Ghostworld, 2001. I…really don’t know what this is about. We follow two teenage girls (one is Scarlett Johanson, the other is the Hollywood-Ugly Enid) who graduate high school with no plans beyond getting an apartment together. Hollywood Ugly Enid is terrible at customer service, though, so she keeps getting fired and is getting into a weird relationship with a man old enough to be her father, Steve Buscemi. That’s really the movie. Main reason to watch would be if you’re a SJ fan and want to see her as developing actress.

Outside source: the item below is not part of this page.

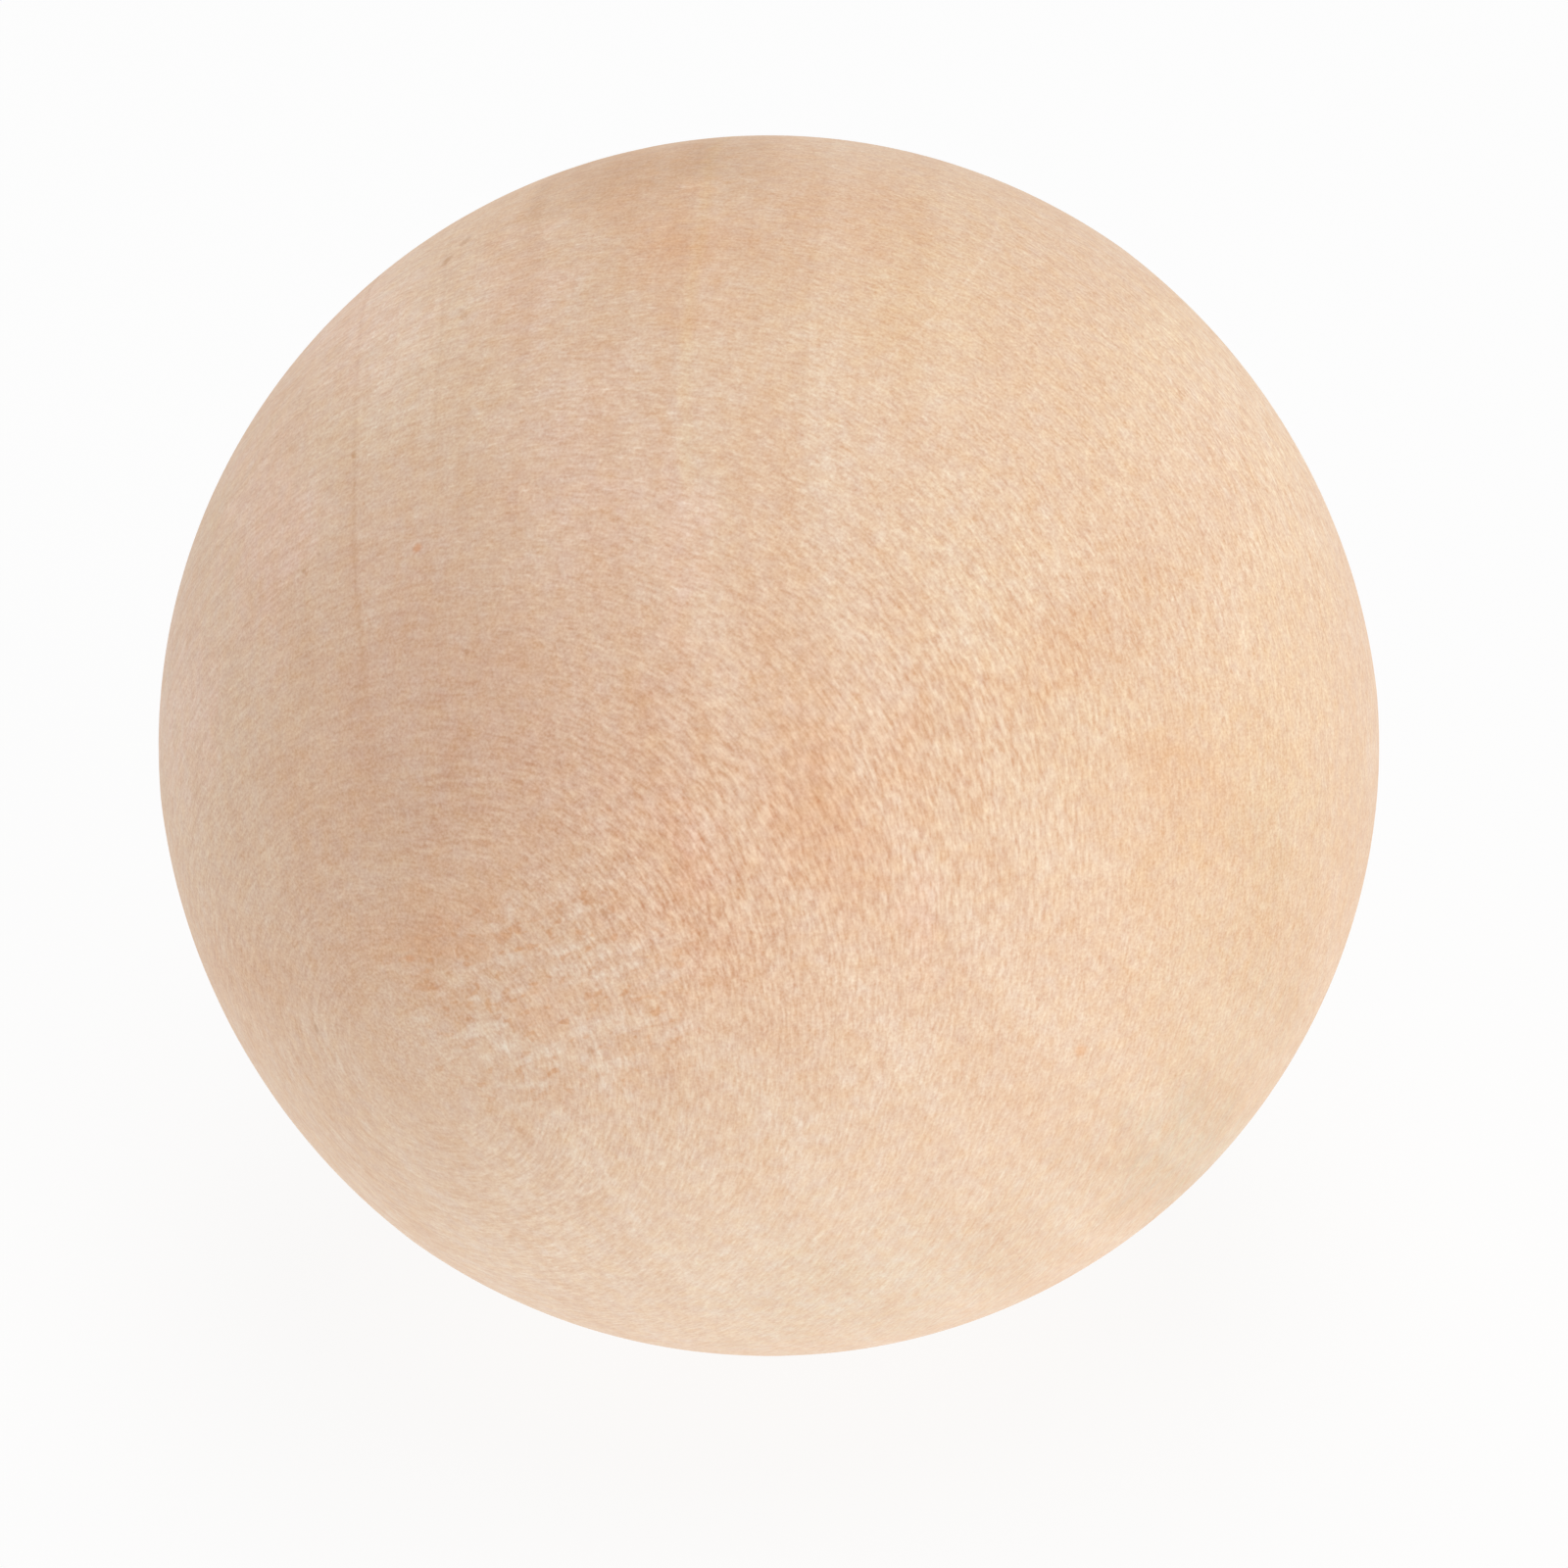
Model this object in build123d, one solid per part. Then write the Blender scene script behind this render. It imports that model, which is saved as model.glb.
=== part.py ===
from build123d import *
import math
import os

# A solid ball turned from one block of pale hardwood. Sizes are in millimetres and angles in degrees.
# The origin is the ball's centre, +Z is up, and the turning axis lies level along Y.

# The ball
ball_diameter = 50.0

# Drying has drawn the wood in across the growth rings, so the ball is a touch flat at both ends of one
# diameter. Each flat is a shallower dome, sunk a little below the true ball at its middle.
flat_depth = 0.15
flat_spread = 50.0

# Which way the flattened diameter points: its turn from +X towards +Y, and its rise above level
flat_turn = 41.0
flat_rise = 25.0

ball_radius = ball_diameter / 2


def flattened_ball():
    """One half section, spun about the flattened diameter, which stands along Z here."""
    half_spread = math.radians(flat_spread / 2)
    shoulder_radius = ball_radius * math.sin(half_spread)
    shoulder_height = ball_radius * math.cos(half_spread)
    flat_height = ball_radius - flat_depth
    with BuildPart() as ball:
        with BuildSketch(Plane.XZ):
            with BuildLine():
                TangentArc((0, flat_height), (shoulder_radius, shoulder_height), tangent=(1, 0))
                ThreePointArc(
                    (shoulder_radius, shoulder_height),
                    (ball_radius, 0),
                    (shoulder_radius, -shoulder_height),
                )
                TangentArc((0, -flat_height), (shoulder_radius, -shoulder_height), tangent=(1, 0))
                Line((0, -flat_height), (0, flat_height))
            make_face()
        revolve(axis=Axis.Z)
    return ball.part


def wooden_ball():
    """The ball as it lies, with the flattened diameter leaned over and turned to its own direction."""
    return Rot(Z=flat_turn) * Rot(Y=90 - flat_rise) * flattened_ball()


os.makedirs("parts", exist_ok=True)
export_step(wooden_ball(), "parts/ball.step")
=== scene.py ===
import bpy
from math import asin, cos, pi, radians, sin, sqrt, tan
from mathutils import Matrix, Vector


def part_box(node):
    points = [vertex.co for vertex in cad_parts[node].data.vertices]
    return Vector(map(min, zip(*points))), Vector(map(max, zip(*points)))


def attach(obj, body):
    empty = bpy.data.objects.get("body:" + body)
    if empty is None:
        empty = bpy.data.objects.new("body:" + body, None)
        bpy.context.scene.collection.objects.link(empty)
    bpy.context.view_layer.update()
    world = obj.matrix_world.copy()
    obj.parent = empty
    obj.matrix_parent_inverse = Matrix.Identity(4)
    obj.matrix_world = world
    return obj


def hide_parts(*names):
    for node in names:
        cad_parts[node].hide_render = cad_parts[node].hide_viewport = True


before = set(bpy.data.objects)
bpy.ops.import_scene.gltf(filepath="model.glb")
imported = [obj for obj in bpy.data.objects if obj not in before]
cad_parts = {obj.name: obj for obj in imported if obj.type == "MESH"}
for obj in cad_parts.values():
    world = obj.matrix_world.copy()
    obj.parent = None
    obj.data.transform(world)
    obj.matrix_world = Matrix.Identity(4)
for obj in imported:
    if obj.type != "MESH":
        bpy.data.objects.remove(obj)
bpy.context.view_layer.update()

scene = bpy.context.scene
scene.view_settings.view_transform = "Standard"


# The camera. A long lens looks down on the ball, from a little to the right of its end grain.
# The ball fills the same circle of the square frame as it does in the photograph.
photo_px = 1600
ball_px = Vector((784.6, 761.0))
ball_radius_px = 622.8
camera_turn = radians(24)
camera_rise = radians(32)
camera_reach = 0.4
mm_per_m = 1000

lowest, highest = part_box("ball")
ball_radius = (highest.z - lowest.z) / 2

to_right = Vector((cos(camera_turn), sin(camera_turn), 0))
level_way = Vector((sin(camera_turn), -cos(camera_turn), 0))
to_viewer = level_way * cos(camera_rise) + Vector((0, 0, sin(camera_rise)))
to_top = to_viewer.cross(to_right)

focal_px = ball_radius_px / tan(asin(ball_radius / camera_reach))
off_centre = (ball_px - Vector((photo_px / 2, photo_px / 2))) * camera_reach / focal_px
camera_place = to_viewer * camera_reach - to_right * off_centre.x + to_top * off_centre.y

lens = bpy.data.cameras.new("photo_lens")
lens.sensor_width = 36
lens.lens = lens.sensor_width * focal_px / photo_px
camera = bpy.data.objects.new("photo_camera", lens)
turned = Matrix((to_right, to_top, to_viewer)).transposed().to_4x4()
camera.matrix_world = Matrix.Translation(camera_place) @ turned
scene.collection.objects.link(camera)
scene.camera = camera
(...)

I just saw her and Steve Buscemi and figured, hey, that’s a winner.

Muriel’s Wedding, 1994. Australian….darkish comedy about a woman who’s honestly a little nutty.  Lots of ABBA music.  Caution: trailer may stick “Waterloo” in your head,

[*] Oppenheimer, 2023.   A dramatic rendering of J. Robert Oppenheimer, the development of the bomb, and some petty politics that followed in the fifties when someone Oppenheimer had offended wanted to strip him of his security clearance on suspicion of being a Soviet agent.  Good drama, though Harry Truman’s voice acting was bizarre: he sounds like he’s from down yonder in Mississippi, not Missouri,  There are literal recordings of Truman from this time, so it’s not as if they couldn’t  have gotten closer. 

[*] Dirty Harry, 1971.  A cop with no tolerance for political nonsense goes after a twisted serial killer.  Some seriously disturbing scenes, especially with the adult-on-child violence.  

[*] The Shape of Things to Come, 1979. I don’t know if this merits B-movie status.  It uses H.G. Wells title for future-casting but has NO connection to it otherwise. Enjoyed the costuming and props but that ….was about it. 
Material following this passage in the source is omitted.